§ **Exercise directions**: From the first line of the data below, copy each line up to the one containing "frontFaceY = -130.0", and include that line too.

***

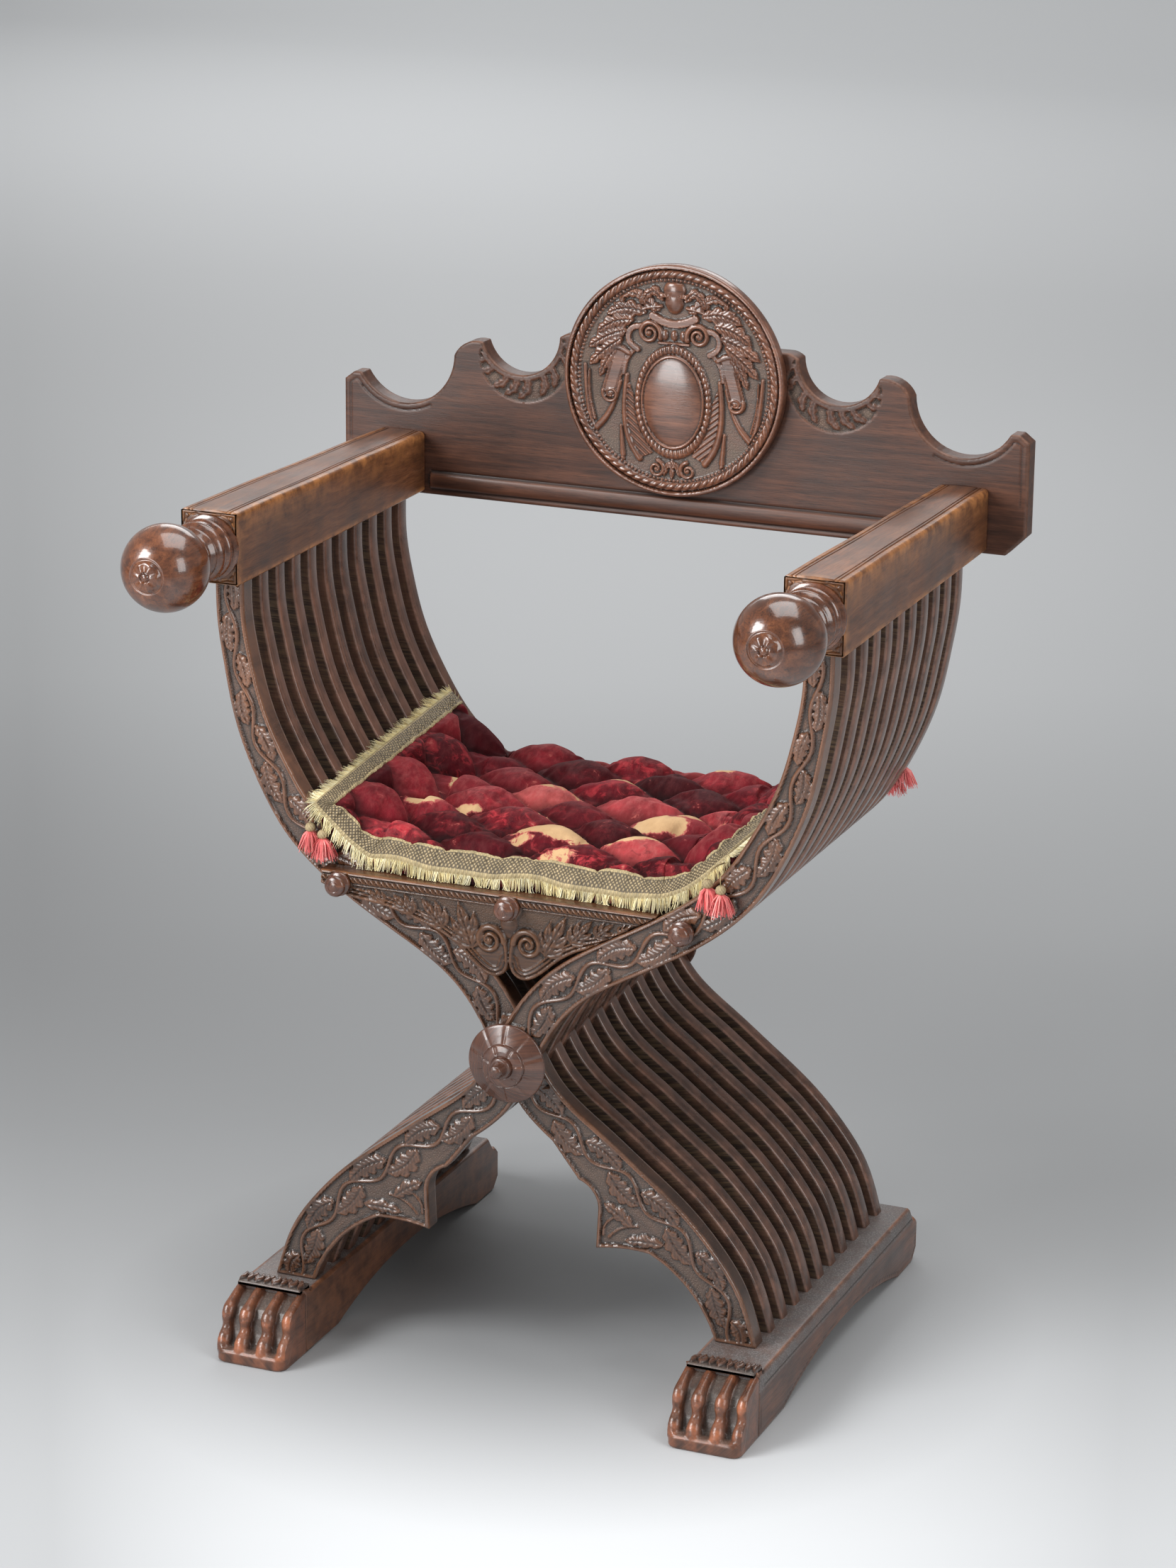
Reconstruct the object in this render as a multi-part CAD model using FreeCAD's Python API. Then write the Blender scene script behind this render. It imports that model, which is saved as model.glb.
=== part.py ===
import FreeCAD, Part
import math
import os

# Savonarola chair: two interleaved frames of curved staves that cross on one pivot rod.
# X runs to the sitter's left as seen from the front, Y runs to the back, Z is up.
# Frame A holds the staves from the right arm to the left runner, frame B its mirror image.

os.makedirs("parts", exist_ok=True)
Vec = FreeCAD.Vector

# stave layers, counted from the front
stavePairs = 11
carvedThickness = 20.0
plainThickness = 15.1
layerGap = 0.4
frontFaceY = -130.0

# main heights and reaches
hubHeight = 288.0
runnerTop = 56.5
armUnderside = 679.0
armCentreX = 267.5
footCentreX = 202.3
waistWidth = 38.0
curveSag = 0.8

# arms
armWidthFront = 53.0
armWidthRear = 46.0
armHeightFront = 63.0
armHeightRear = 55.0
armLead = 13.0
armTail = 17.6
armEdgeRadius = 4.0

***

§ **Expected output**:
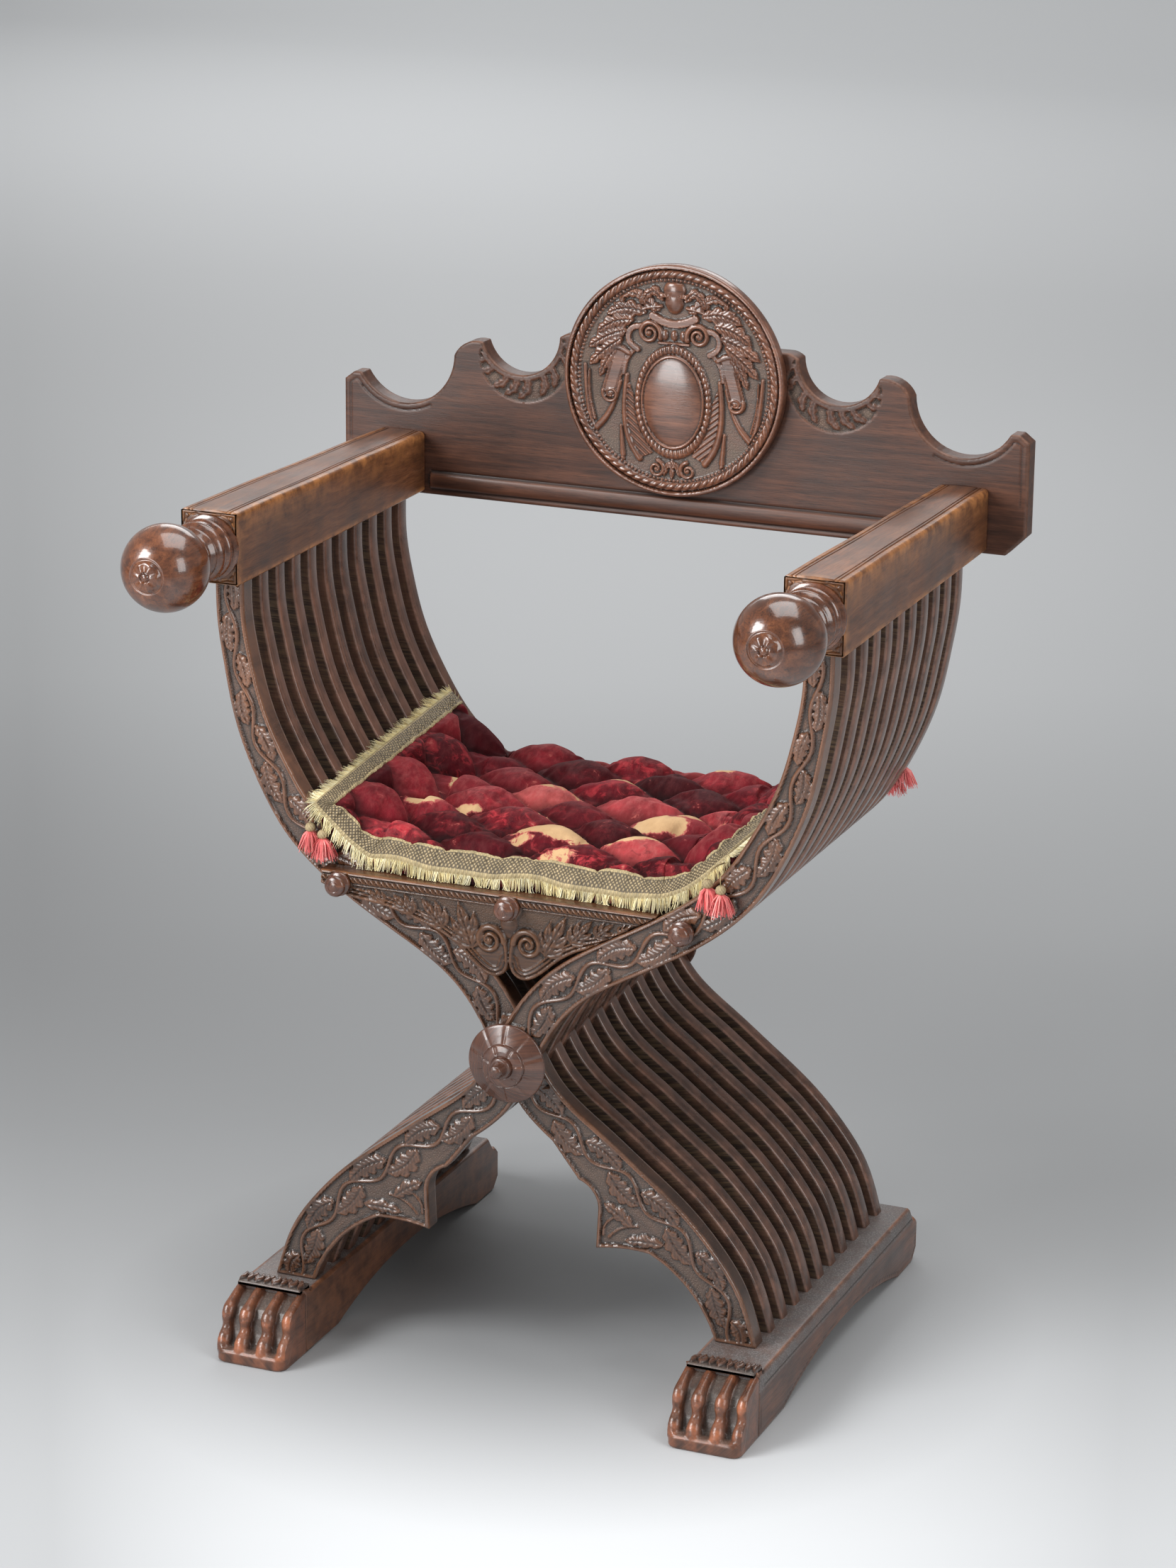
Reconstruct the object in this render as a multi-part CAD model using FreeCAD's Python API. Then write the Blender scene script behind this render. It imports that model, which is saved as model.glb.
=== part.py ===
import FreeCAD, Part
import math
import os

# Savonarola chair: two interleaved frames of curved staves that cross on one pivot rod.
# X runs to the sitter's left as seen from the front, Y runs to the back, Z is up.
# Frame A holds the staves from the right arm to the left runner, frame B its mirror image.

os.makedirs("parts", exist_ok=True)
Vec = FreeCAD.Vector

# stave layers, counted from the front
stavePairs = 11
carvedThickness = 20.0
plainThickness = 15.1
layerGap = 0.4
frontFaceY = -130.0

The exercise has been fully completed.